## TASK TO COMPLETE
Below are some entries. Copy each line that holds the string "picture".

[JSON records of objects]
------------------------------------------------------------

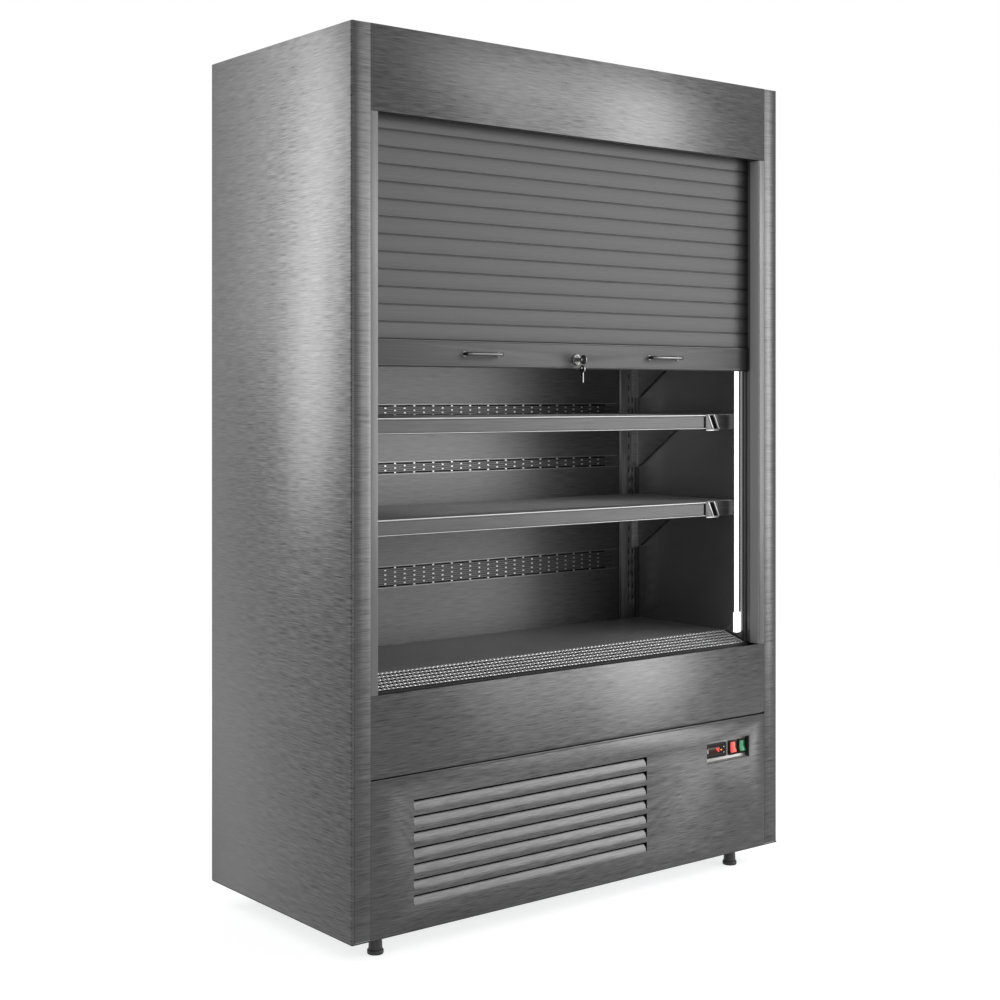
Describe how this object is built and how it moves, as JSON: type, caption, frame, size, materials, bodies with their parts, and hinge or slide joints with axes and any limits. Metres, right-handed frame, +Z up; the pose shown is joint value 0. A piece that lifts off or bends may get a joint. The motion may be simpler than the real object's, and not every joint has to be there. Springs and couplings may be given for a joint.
{
  "type": "open multideck display fridge",
  "caption": "Tall stainless open-front display fridge with shelves, a half-lowered slatted shutter, front air grille, louvred base panel and levelling feet.",
  "frame": {"origin": "on the floor under the middle of the cabinet", "axes": "+Z up, the open front faces -Y, +X is the viewer's right when facing the front"},
  "size_m": [1.3, 0.6, 1.98],
  "materials": {
    "stainless_grey": "satin",
    "slat_aluminium": "satin",
    "guide_aluminium": "satin",
    "liner_stainless": "satin",
    "shelf_stainless": "satin",
    "galvanised_sheet": "matte",
    "rigid_foam": "matte",
    "chrome": "polished",
    "black_rubber": "matte",
    "black_plastic": "satin",
    "black_gloss_plastic": "gloss",
    "grey_plastic": "satin",
    "white_plastic": "satin",
    "lamp_diffuser": "satin",
    "black_painted_steel": "gloss",
    "coil_aluminium": "satin",
    "copper_tube": "satin",
    "key_steel": "satin",
    "red_rocker": "gloss",
    "green_rocker": "gloss"
  },
  "bodies": {
    "cabinet": {"base_pan": "galvanised_sheet", "levelling_feet": "black_rubber", "left_side_panel": "stainless_grey", "right_side_panel": "stainless_grey", "front_posts": "stainless_grey", "side_liners": "liner_stainless", "insulation_panels": "rigid_foam", "back_panel": "galvanised_sheet", "roof_panel": "stainless_grey", "header_fascia": "stainless_grey", "apron_panel": "stainless_grey", "kick_panel": "stainless_grey", "barrel_housing": "galvanised_sheet", "ceiling_panel": "liner_stainless", "air_honeycomb": "white_plastic", "rear_duct_panel": "liner_stainless", "shelf_uprights": "liner_stainless", "base_deck": "liner_stainless", "air_grille": "shelf_stainless", "shelf_1": "shelf_stainless", "shelf_2": "shelf_stainless", "shelf_3": "shelf_stainless", "shelf_4": "shelf_stainless", "ticket_rails": "shelf_stainless", "shelf_brackets": "shelf_stainless", "led_tubes": "lamp_diffuser", "led_sockets": "white_plastic", "left_guide_rail": "guide_aluminium", "right_guide_rail": "guide_aluminium", "evaporator_coil": "coil_aluminium", "evaporator_fan_plate": "galvanised_sheet", "compressor": "black_painted_steel", "condenser_coil": "coil_aluminium", "condenser_fan_motor": "black_painted_steel", "condensate_tray": "galvanised_sheet", "electrical_box": "grey_plastic", "refrigerant_pipes": "copper_tube", "control_recess": "liner_stainless", "thermostat": "black_plastic", "rocker_housings": "black_gloss_plastic", "barrel_brackets": "galvanised_sheet", "barrel_shaft": "galvanised_sheet"},
    "shutter_curtain": {"shutter_slats": "slat_aluminium"},
    "shutter_bar": {"bottom_bar": "slat_aluminium", "bar_seal": "black_rubber", "bar_handles": "chrome", "lock_body": "chrome"},
    "shutter_barrel": {"barrel_tube": "galvanised_sheet", "coiled_slats": "slat_aluminium"},
    "lock": {"lock_plug": "chrome", "lock_cam": "key_steel", "lock_key": "key_steel"},
    "hanging_key": {"spare_key": "key_steel"},
    "power_switch": {"power_rocker": "red_rocker"},
    "light_switch": {"light_rocker": "green_rocker"},
    "up_button": {"thermostat_up_button": "black_gloss_plastic"},
    "down_button": {"thermostat_down_button": "black_gloss_plastic"},
    "condenser_wheel": {"condenser_fan": "black_plastic"},
    "left_fan_wheel": {"left_evaporator_fan": "black_plastic"},
    "right_fan_wheel": {"right_evaporator_fan": "black_plastic"}
  },
  "joints": [
    {"name": "shutter_lower", "type": "slide", "parent": "cabinet", "child": "shutter_curtain", "axis": [0, 0, 1], "range_m": [-0.693, 0]},
    {"name": "shutter_raise", "type": "slide", "parent": "shutter_curtain", "child": "shutter_bar", "axis": [0, 0, 1], "range_m": [0, 0.47], "deforming": ["shutter_slats"]},
    {"name": "barrel_turn", "type": "hinge", "parent": "cabinet", "child": "shutter_barrel", "pos_m": [0, -0.192, 1.887], "axis": [1, 0, 0], "range_deg": [0, 663.1]},
    {"name": "lock_turn", "type": "hinge", "parent": "shutter_bar", "child": "lock", "pos_m": [0, -0.268, 1.282], "axis": [0, 1, 0], "range_deg": [0, 90]},
    {"name": "spare_key_swing", "type": "hinge", "parent": "lock", "child": "hanging_key", "pos_m": [0, -0.285, 1.2801], "axis": [1, 0, 0], "range_deg": [-5, 10]},
    {"name": "power_press", "type": "hinge", "parent": "cabinet", "child": "power_switch", "pos_m": [0.4995, -0.2848, 0.31375], "axis": [1, 0, 0], "range_deg": [0, 20]},
    {"name": "light_press", "type": "hinge", "parent": "cabinet", "child": "light_switch", "pos_m": [0.532, -0.2848, 0.31375], "axis": [1, 0, 0], "range_deg": [0, 20]},
    {"name": "up_press", "type": "slide", "parent": "cabinet", "child": "up_button", "axis": [0, 1, 0], "range_m": [0, 0.0008], "stiffness_N_per_m": 500},
    {"name": "down_press", "type": "slide", "parent": "cabinet", "child": "down_button", "axis": [0, 1, 0], "range_m": [0, 0.0008], "stiffness_N_per_m": 500},
    {"name": "condenser_fan_spin", "type": "hinge", "parent": "cabinet", "child": "condenser_wheel", "pos_m": [-0.305, -0.187, 0.2035], "axis": [0, 1, 0], "continuous": true},
    {"name": "left_fan_spin", "type": "hinge", "parent": "cabinet", "child": "left_fan_wheel", "pos_m": [-0.22, -0.13, 0.512], "axis": [0, 1, 0], "continuous": true},
    {"name": "right_fan_spin", "type": "hinge", "parent": "cabinet", "child": "right_fan_wheel", "pos_m": [0.22, -0.13, 0.512], "axis": [0, 1, 0], "continuous": true}
  ],
  "couplings": [
    {"joint": "barrel_turn", "follows": "shutter_lower", "rad_per_m": -16.7}
  ]
}
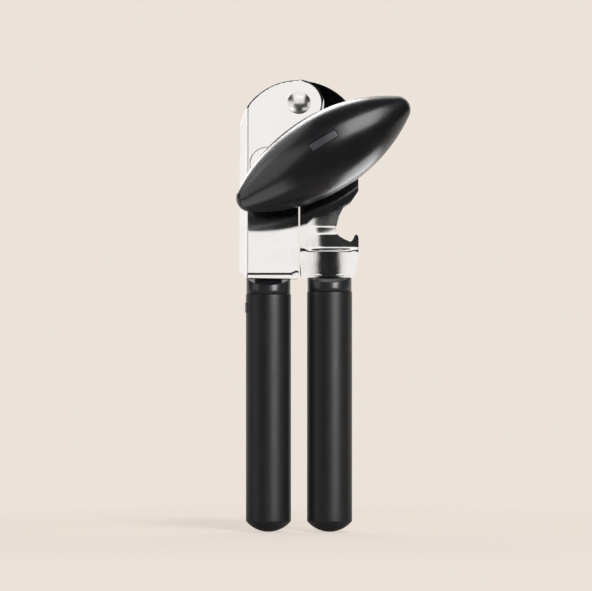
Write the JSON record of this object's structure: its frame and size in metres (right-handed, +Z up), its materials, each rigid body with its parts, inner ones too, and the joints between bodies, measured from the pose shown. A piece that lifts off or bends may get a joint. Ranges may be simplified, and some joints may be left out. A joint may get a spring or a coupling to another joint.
{
  "type": "manual can opener",
  "caption": "Two-handled can opener: pivoting steel arms with a free cutting disc, a toothed feed wheel turned by a large oval knob, a cap lifter and soft round handles.",
  "frame": {"origin": "on the ground, at the centre of the outline seen from above, with the opener standing on its handle ends", "axes": "+Z up along the handles, -Y towards the side of the knob, +X to the right of someone facing the knob"},
  "size_m": [0.0696, 0.0429, 0.1816],
  "materials": {
    "polished_steel": "polished",
    "rivet_steel": "satin",
    "wheel_steel": "ground",
    "bushing_brass": "satin",
    "nylon": "matte",
    "hard_black": "satin",
    "soft_grip": "matte",
    "knob_plastic": "gloss"
  },
  "bodies": {
    "left_side": {"left_arm": "polished_steel", "left_handle_core": "hard_black", "left_handle_grip": "soft_grip", "left_collar": "hard_black", "left_tang_pin": "rivet_steel", "left_grip_pad": "hard_black", "pivot_rivet": "rivet_steel", "pivot_back_washer": "rivet_steel", "cutter_stud": "rivet_steel", "cutter_screw": "rivet_steel", "cutter_spring_washer": "rivet_steel"},
    "right_side": {"right_arm": "polished_steel", "right_handle_core": "hard_black", "right_handle_grip": "soft_grip", "right_collar": "hard_black", "right_tang_pin": "rivet_steel", "pivot_wear_shim": "nylon", "drive_bushing": "bushing_brass", "drive_thrust_washer": "nylon"},
    "knob_drive": {"drive_shaft": "rivet_steel", "feed_wheel": "wheel_steel", "feed_wheel_washer": "rivet_steel", "knob_base": "knob_plastic", "knob_cover": "knob_plastic", "knob_plug": "knob_plastic", "knob_screw": "rivet_steel"},
    "cutter": {"cutter_wheel": "wheel_steel", "cutter_bushing": "bushing_brass"}
  },
  "joints": [
    {"name": "arm_pivot", "type": "hinge", "parent": "left_side", "child": "right_side", "pos_m": [-0.0098, 0.01471, 0.172], "axis": [0, -0.9511, 0.309], "range_deg": [0, 50]},
    {"name": "knob_turn", "type": "hinge", "parent": "right_side", "child": "knob_drive", "pos_m": [0, 0.00668, 0.14727], "axis": [0, -0.9511, 0.309], "continuous": true},
    {"name": "cutter_spin", "type": "hinge", "parent": "left_side", "child": "cutter", "pos_m": [-0.0224, 0.00668, 0.14727], "axis": [0, -0.9511, 0.309], "continuous": true}
  ]
}
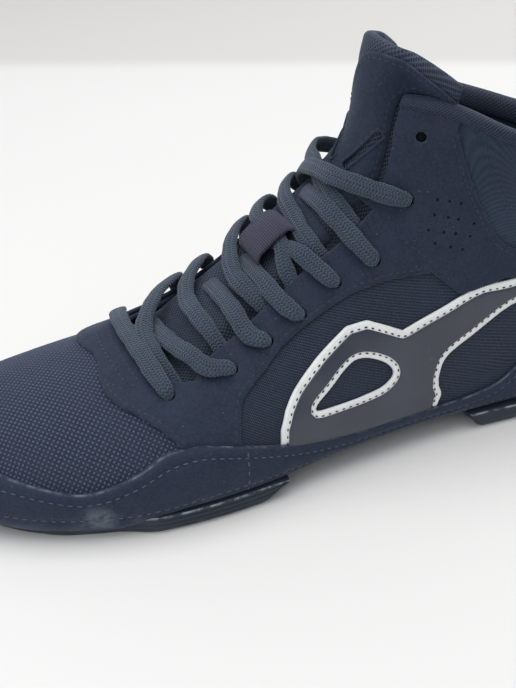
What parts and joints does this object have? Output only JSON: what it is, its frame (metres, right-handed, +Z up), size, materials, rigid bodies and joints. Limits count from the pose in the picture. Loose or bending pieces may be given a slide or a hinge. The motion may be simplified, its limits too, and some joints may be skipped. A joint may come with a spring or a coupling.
{
  "type": "wrestling shoe",
  "caption": "High-cut left wrestling shoe, laced, with a split outsole, wrapped toe and sides, thin padded tongue and open collar",
  "frame": {"origin": "the middle of the flat spot under the heel, on the floor", "axes": "+X from heel to toe, +Y to the outer side of the left foot, +Z up"},
  "size_m": [0.2872, 0.101, 0.1511],
  "materials": {
    "mesh": "knit mesh, dark navy",
    "suede": "short-napped synthetic suede, slate navy",
    "saddle": "smooth coated synthetic, dark navy",
    "outsole": "matt grey-navy rubber",
    "foam": "thin foam board",
    "lining": "knit lining, dark navy",
    "loop": "ribbed tape, purple navy",
    "lace": "flat braided lace, slate blue"
  },
  "bodies": {
    "root": {"upper": "mesh", "rand": "suede", "midsole": "foam", "insole": "lining", "outsole_forefoot": "outsole", "outsole_heel": "outsole", "eyestay": "suede", "ankle_panel_lateral": "suede", "ankle_panel_medial": "suede", "saddle_lateral": "saddle", "saddle_medial": "saddle", "heel_counter": "suede", "collar_binding": "suede", "tongue": "lining", "tongue_patch": "suede", "lace_loop": "loop", "lace_bar_1": "lace", "lace_cross_2": "lace", "lace_cross_3": "lace", "lace_cross_4": "lace", "lace_cross_5": "lace", "lace_cross_6": "lace", "lace_cross_7": "lace"}
  },
  "joints": []
}
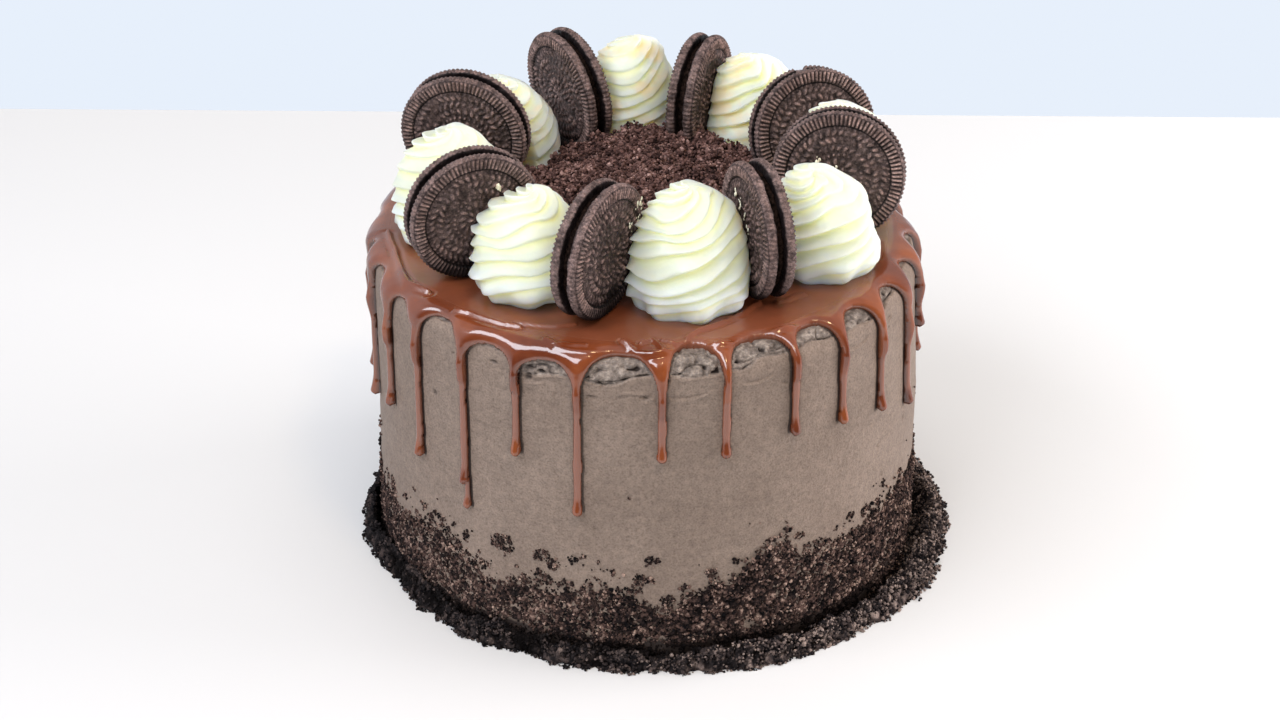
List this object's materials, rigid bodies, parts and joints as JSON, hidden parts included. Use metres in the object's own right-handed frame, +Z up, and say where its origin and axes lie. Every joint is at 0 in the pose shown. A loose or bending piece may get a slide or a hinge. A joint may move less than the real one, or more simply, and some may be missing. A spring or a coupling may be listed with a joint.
{
  "type": "decorated layer cake",
  "caption": "Round layer cake with a frosted side, dripping glaze, piped cream swirls, upright sandwich cookies and crumbs; stands on its flat base.",
  "frame": {"origin": "centre of the cake's flat base, on the surface it stands on", "axes": "+Z up along the cake's axis; -Y towards the front, the side that the picture shows; +X to the right seen from the front"},
  "size_m": [0.2115, 0.1996, 0.1613],
  "materials": {
    "frosting": "matte cocoa buttercream, scraped smooth",
    "glaze": "glossy poured chocolate glaze",
    "wafer": "dark baked cocoa wafer, matte, embossed",
    "filling": "dark chocolate cream",
    "cream": "soft ivory whipped cream, satin",
    "crumbs": "dry dark cookie crumbs"
  },
  "bodies": {
    "root": {"cake_body": "frosting", "glaze": "glaze", "cookie_1_right": "wafer", "cookie_1_filling": "filling", "cookie_1_left": "wafer", "cookie_2_right": "wafer", "cookie_2_filling": "filling", "cookie_2_left": "wafer", "cookie_3_right": "wafer", "cookie_3_filling": "filling", "cookie_3_left": "wafer", "cookie_4_right": "wafer", "cookie_4_filling": "filling", "cookie_4_left": "wafer", "cookie_5_right": "wafer", "cookie_5_filling": "filling", "cookie_5_left": "wafer", "cookie_6_right": "wafer", "cookie_6_filling": "filling", "cookie_6_left": "wafer", "cookie_7_right": "wafer", "cookie_7_filling": "filling", "cookie_7_left": "wafer", "cookie_8_right": "wafer", "cookie_8_filling": "filling", "cookie_8_left": "wafer", "swirl_1": "cream", "swirl_2": "cream", "swirl_3": "cream", "swirl_4": "cream", "swirl_5": "cream", "swirl_6": "cream", "swirl_7": "cream", "swirl_8": "cream", "crumb_mound": "crumbs", "crumb_skirt": "crumbs"}
  },
  "joints": []
}
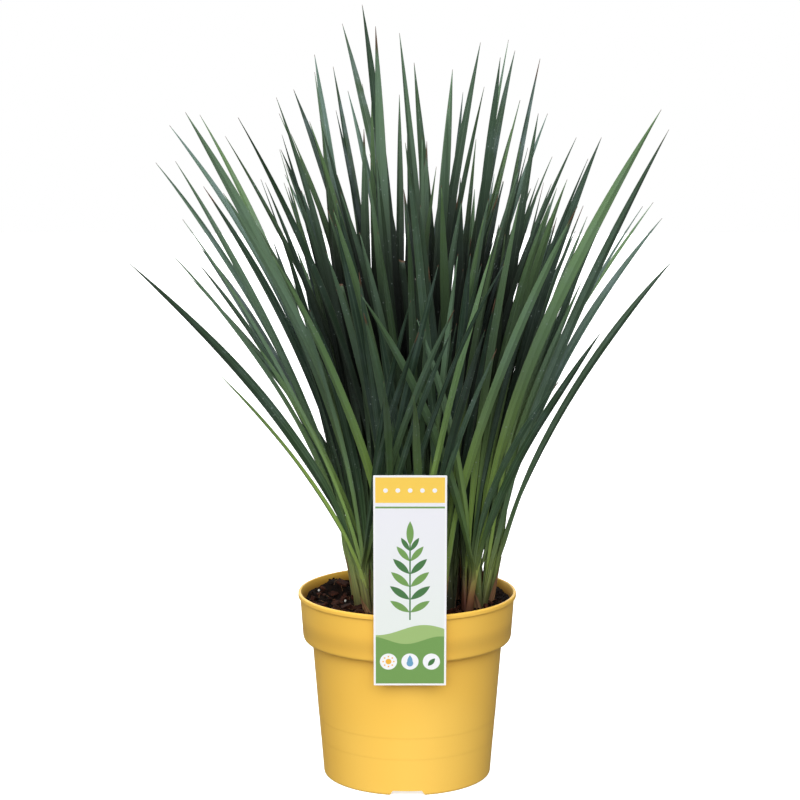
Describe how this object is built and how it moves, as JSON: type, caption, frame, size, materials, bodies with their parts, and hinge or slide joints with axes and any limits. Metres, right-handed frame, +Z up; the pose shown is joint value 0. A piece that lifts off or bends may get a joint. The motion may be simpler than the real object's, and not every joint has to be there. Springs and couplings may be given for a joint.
{
  "type": "potted blue flax lily",
  "caption": "Clump of long blue-green strap leaves in a round yellow nursery pot of bark potting mix, with a folded plant label over the rim.",
  "frame": {"origin": "middle of the face that the pot stands on", "axes": "+Z up along the pot's axis, -Y towards the side with the plant label, +X to the right when the label is faced"},
  "size_m": [0.408, 0.393, 0.5931],
  "materials": {
    "pot": "satin",
    "potting_mix": "matte",
    "label": "satin",
    "leaf": "satin"
  },
  "bodies": {
    "root": {"pot": "pot", "soil": "potting_mix", "label": "label", "shoot_01": "leaf", "shoot_02": "leaf", "shoot_03": "leaf", "shoot_04": "leaf", "shoot_05": "leaf", "shoot_06": "leaf", "shoot_07": "leaf", "shoot_08": "leaf", "shoot_09": "leaf", "shoot_10": "leaf", "shoot_11": "leaf", "shoot_12": "leaf", "shoot_13": "leaf", "shoot_14": "leaf", "shoot_15": "leaf", "shoot_16": "leaf", "shoot_17": "leaf", "shoot_18": "leaf", "shoot_19": "leaf", "shoot_20": "leaf", "shoot_21": "leaf", "shoot_22": "leaf", "shoot_23": "leaf", "shoot_24": "leaf", "shoot_25": "leaf", "shoot_26": "leaf", "shoot_27": "leaf", "shoot_28": "leaf"}
  },
  "joints": []
}
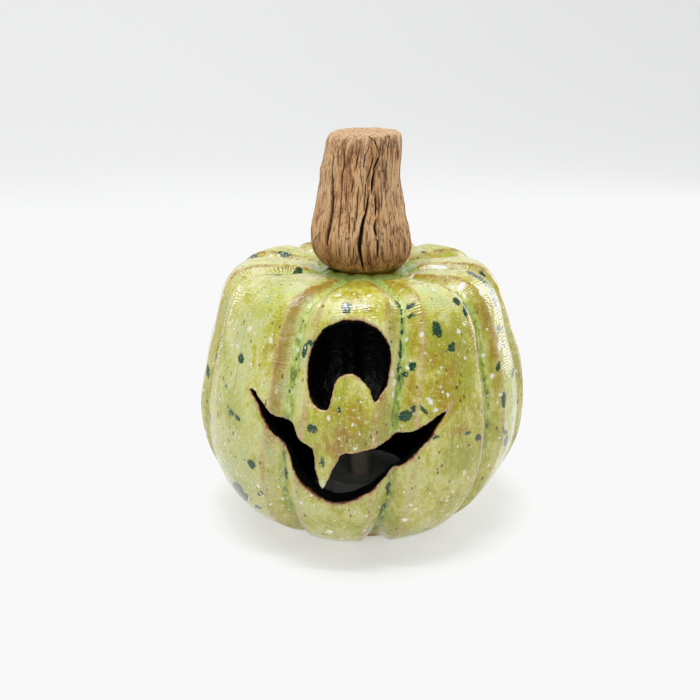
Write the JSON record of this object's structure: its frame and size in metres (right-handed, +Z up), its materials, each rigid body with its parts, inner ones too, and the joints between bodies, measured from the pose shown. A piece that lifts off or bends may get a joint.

------------------------------------------------------------

## ANSWER FOR THIS EXERCISE
What parts and joints does this object have? Output only JSON: what it is, its frame (metres, right-handed, +Z up), size, materials, rigid bodies and joints. Limits count from the pose in the picture. Loose or bending pieces may be given a slide or a hinge. The motion may be simplified, its limits too, and some joints may be skipped. A joint may come with a spring or a coupling.
  "frame": {"origin": "centre of the cake's flat base, on the surface it stands on", "axes": "+Z up along the cake's axis; -Y towards the front, the side that the picture shows; +X to the right seen from the front"},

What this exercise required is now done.